The respective entry in YCoordinates gives
- in case of classification models: The number of records for which the class label given by
targetFieldValue in LiftData was predicted.
- in case of regression models: The aggregate of the actual values of the records that fall into that
segment by their predicted values.
The cutoff for the segment is provided by the corresponding entry in element
BoundaryValues
- as confidence in case of classification models.
- as minimum predicted value in case of regression models.
In both cases, the boundary value represents a lower limit for the
respective score. That is, all records that are part of the segment
must have a value equal to or higher than the respective lower limit in
BoundaryValues.
Likewise, element BoundaryMeanValues holds the mean value of the scores for all records
that belong to the respective segment.
- The arrays in XCoordinates, YCoordinates, BoundaryValues
and BoundaryMeanValues must all be of equal length.
- There is no obligation to use the same number of segments in ModelLiftGraph,
OptimumLiftGraph and RandomLiftGraph.
Furthermore, in case the same number of segments is used, the same
segment can have different numbers of records in the various graphs.
- The total number of records, that is, the last value in XCoordinates,
must always be the same for ModelLiftGraph, OptimumLiftGraph
and RandomLiftGraph.
- For regression models, the aggregate sum given in YCoordinates for a data segment can be negative.

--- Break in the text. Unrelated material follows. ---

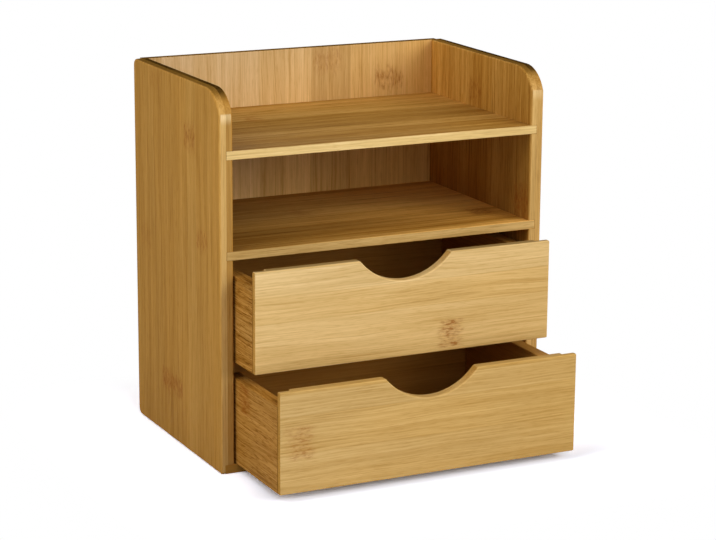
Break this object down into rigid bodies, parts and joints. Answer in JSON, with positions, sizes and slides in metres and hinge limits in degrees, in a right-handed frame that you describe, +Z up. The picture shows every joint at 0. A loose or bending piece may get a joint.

Hence the Gains chart may not be monotonously increasing - it can be decreasing as well!
Example
The following example code is for lift data for a classification model:
...
<LiftData targetFieldValue="1" targetFieldDisplayValue="Yes">
<ModelLiftGraph>
<LiftGraph>
<XCoordinates>
<Array type="int" n="6">57 75 98 124 149 240</Array>
</XCoordinates>
<YCoordinates>
<Array type="int" n="6">51 15 18 7 4 8</Array>
</YCoordinates>
<BoundaryValues>
<Array type="real" n="6">0.8947 0.8333 0.7826 0.2692 0.16 0.0879</Array>
</BoundaryValues>
<BoundaryMeanValues>
<Array type="real" n="6">0.9134 0.8691 0.8002 0.5389 0.2261 0.1492</Array>
</BoundaryMeanValues>
</LiftGraph>
</ModelLiftGraph>
</LiftData>
<LiftData targetFieldValue="2" targetFieldValue="No">
<ModelLiftGraph>
<LiftGraph>
<XCoordinates>
<Array type="int" n="6">91 116 142 165 183 240</Array>
</XCoordinates>
<YCoordinates>
<Array type="int" n="6">83 21 19 5 3 6</Array>
</YCoordinates>
<BoundaryValues>
<Array type="real" n="6">0.9120 0.84 0.7307 0.2173 0.16667 0.1052</Array>
</BoundaryValues>
<BoundaryMeanValues>
<Array type="real" n="6">0.9569 0.8921 0.7478 0.4301 0.1836 0.1285</Array>
</BoundaryMeanValues>
</LiftGraph>
</ModelLiftGraph>
</LiftData>
...
|
For instance, the value Yes was predicted 66 times in the first 75 records for which Yes
was predicted by the model with the highest confidence. All of these
predictions had a confidence of at least 0.8333. In the first segment, Yes was predicted in 51 instances,
while the second segment has 75-57=18 records of which 15 have value Yes.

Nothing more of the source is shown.